About Dana Steinova:

Dana Steinova travels the world training memory trainers. Based in Prague, she is a specialist in organizing educational activities. She is also the very active secretary general of the European Federation of Older People (EURAG), created in 1962, with 156 member associations in 33 European countries.

She holds degrees from the Institute of Enlightenment, the Economics University, and the Charles University in Prague. She has, over the past 30 years, initiated a wide variety of programs, including the U3A movement in the Czech Republic (1986), reciprocal senior student exchanges with more than 42 exchanges within its first ten years (1991), and founding the first intergenerational non-vocational “University of Free Time” (1993) in the Czech Republic.

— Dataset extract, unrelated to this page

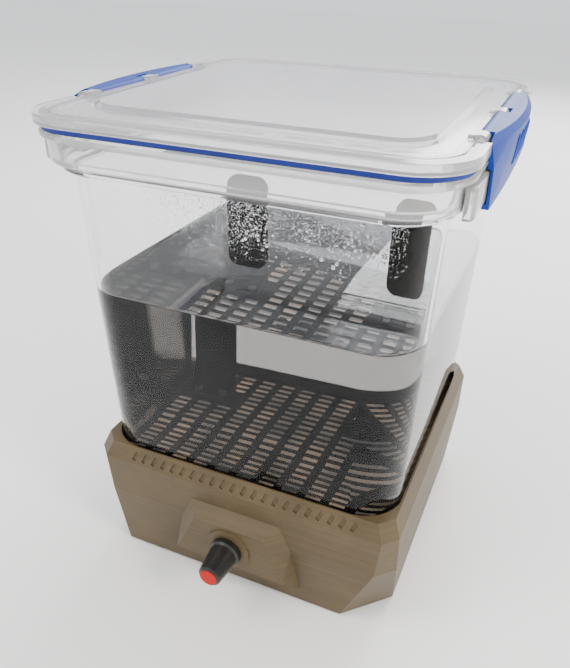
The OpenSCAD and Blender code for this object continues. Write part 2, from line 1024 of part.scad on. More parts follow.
module lid_seal() {
    color([0.26, 0.35, 0.64])
        at_frame()
            ring(seal_half, seal_half - seal_width, corner_r + 2, seal_bottom, lid_bottom);
}

module hinge_pin(side) {
    color([0.8, 0.82, 0.85])
        at_frame()
            hinge_bore(side, pin_r, -lug_y - lug_half, lug_y + lug_half);
}

module left_hinge_pin() {
    hinge_pin(-1);
}

module right_hinge_pin() {
    hinge_pin(1);
}

// ---------- clips ----------

// Thin plan slice of a clip: its outer side bows out by bow from edge at its ends
module clip_slice(inner, edge, bow, half_l, z) {
    steps = 16;
    translate([0, 0, z])
        linear_extrude(eps)
            polygon(concat(
                [[inner, half_l], [inner, -half_l]],
                [for (i = [0 : steps])
                    let (t = 2 * i / steps - 1)
                    [edge + bow * (1 - t * t), half_l * t]]
            ));
}

module clip_outer() {
    hull() {
        clip_slice(pin_x - 0.5, 82.2, clip_reach - 84, clip_half_length - 1.5, clip_top - eps);
        clip_slice(pin_x - 0.5, 84, clip_reach - 84, clip_half_length, clip_top - 2.4);
        clip_slice(pin_x - 0.5, 85.6, clip_reach - 86.6, clip_half_length, 208);
        clip_slice(pin_x - 0.5, 86, 0.9, clip_half_length, clip_bottom);
    }
}

module clip_inner() {
    l = clip_half_length - clip_wall;
    hull() {
        clip_slice(60, 82, clip_reach - 84, l, clip_top - 2.2);
        clip_slice(60, 83.6, clip_reach - 86.6, l, 208);
        clip_slice(60, 84.9, 0.2, l, clip_bottom + 1.8);
    }
}

module clip(side) {
    color([0.2, 0.4, 0.78])
        at_frame()
            on_side(side)
                difference() {
                    union() {
                        difference() {
                            clip_outer();
                            clip_inner();
                            // clear of the tub's flange, the seal and the lid's edge
                            translate([60, -60, clip_bottom + 1.8])
                                cube([84.8 - 60, 120, flange_top + 0.6 - clip_bottom - 1.8]);
                            translate([60, -60, flange_top])
                                cube([lip_half + 0.5 - 60, 120, lamina_top + 0.3 - flange_top]);
                            // hook under the flange ends here
                            translate([60, -60, clip_bottom - 1])
                                cube([82.2 - 60, 120, 4]);
                        }
                        for (s = [-1, 1])
                            translate([pin_x, s > 0 ? lug_half + 0.5 : -lug_y + lug_half + 0.5, pin_z])
                                rotate([-90, 0, 0])
                                    cylinder(r = knuckle_r, h = lug_y - 2 * lug_half - 1, $fn = 48);
                    }
                    // room for the lid's lugs
                    for (y = [-lug_y, 0, lug_y])
                        translate([60, y - lug_half - 0.5, 210])
                            cube([pin_x + knuckle_r + 1 - 60, 2 * lug_half + 1, 10]);
                    for (s = [-1, 1])
                        translate([60, s * (clip_half_length + 1) - 4, 210])
                            cube([pin_x + knuckle_r + 1 - 60, 8, 10]);
                    hinge_bore(1, pin_r + run_gap, -60, 60);
                }
}

module left_clip() {
    clip(-1);
}

module right_clip() {
    clip(1);
}

base_shell();
bottom_cover();
cover_screws();
rubber_feet();
fan_frame();
fan_screws();
fan_bearing();
stator_coils();
fan_rotor();
rotor_shaft();
rotor_magnet_ring();
magnet_carrier();
drive_magnets();
speed_board();
board_parts();
board_screws();
wiring();
pot_body();
pot_washer();
pot_nut();
pot_shaft();
control_knob();
knob_cap();
power_jack();
jack_nut();
tub();
stirrer_pivot();
stirrer();
stirrer_magnets();
basket_plate();
basket_legs();
left_basket_arm();
right_basket_arm();
basket_screws();
lid();
lid_seal();
left_hinge_pin();
right_hinge_pin();
left_clip();
right_clip();
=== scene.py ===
"""Looks of the resin wash station: materials, clear tub and lid, solvent, droplets, lights and camera."""
import json
import math
import random

import bmesh
import bpy
from mathutils import Matrix, Vector
from mathutils.bvhtree import BVHTree


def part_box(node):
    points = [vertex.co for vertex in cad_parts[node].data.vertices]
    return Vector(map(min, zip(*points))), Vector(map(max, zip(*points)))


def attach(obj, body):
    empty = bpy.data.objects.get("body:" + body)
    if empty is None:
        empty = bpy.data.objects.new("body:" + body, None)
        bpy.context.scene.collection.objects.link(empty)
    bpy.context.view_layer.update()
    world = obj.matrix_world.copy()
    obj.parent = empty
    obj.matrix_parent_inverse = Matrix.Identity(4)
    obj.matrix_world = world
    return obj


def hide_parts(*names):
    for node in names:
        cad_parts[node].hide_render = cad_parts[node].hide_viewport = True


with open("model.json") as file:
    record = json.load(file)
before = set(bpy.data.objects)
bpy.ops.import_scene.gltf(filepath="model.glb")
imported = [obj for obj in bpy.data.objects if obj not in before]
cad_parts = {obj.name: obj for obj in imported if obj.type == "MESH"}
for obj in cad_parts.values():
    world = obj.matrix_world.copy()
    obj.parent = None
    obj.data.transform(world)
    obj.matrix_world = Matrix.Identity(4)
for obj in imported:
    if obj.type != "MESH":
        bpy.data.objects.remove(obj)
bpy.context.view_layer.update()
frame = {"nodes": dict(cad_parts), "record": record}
nodes = frame["nodes"]

MM = 0.001


def corners(node):
    """Lowest and highest corner of a node in millimetres."""
    low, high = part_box(node)
    return low / MM, high / MM


TUB_LOW, TUB_HIGH = corners("tub")
PLATE_TOP = corners("basket_plate")[1].z
MID_Y = (TUB_LOW.y + TUB_HIGH.y) / 2       # middle of base, tub and lid, front to back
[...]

She is fascinated by neuroscience and has been deeply involved with memory training since 1993. She founded the Czech Society for Memory Training and Brain Jogging in 1998 and later, the EURAG Memory Training Center in Prague in 2002 with the objective of making training opportunities available worldwide. Since then she has traveled the world extensively to achieve this objective. She organized the first National Day of Memory Training as a part of Brain Awareness Week, the worldwide event launched in 2005 by the DANA Alliance of the Brain and which takes place in March every year. In 2008 it became the National Week of Memory Training and has been growing ever since. In 2016, 309 free lectures were held throughout the Czech and Slovak Republic, attended by 7,781 persons.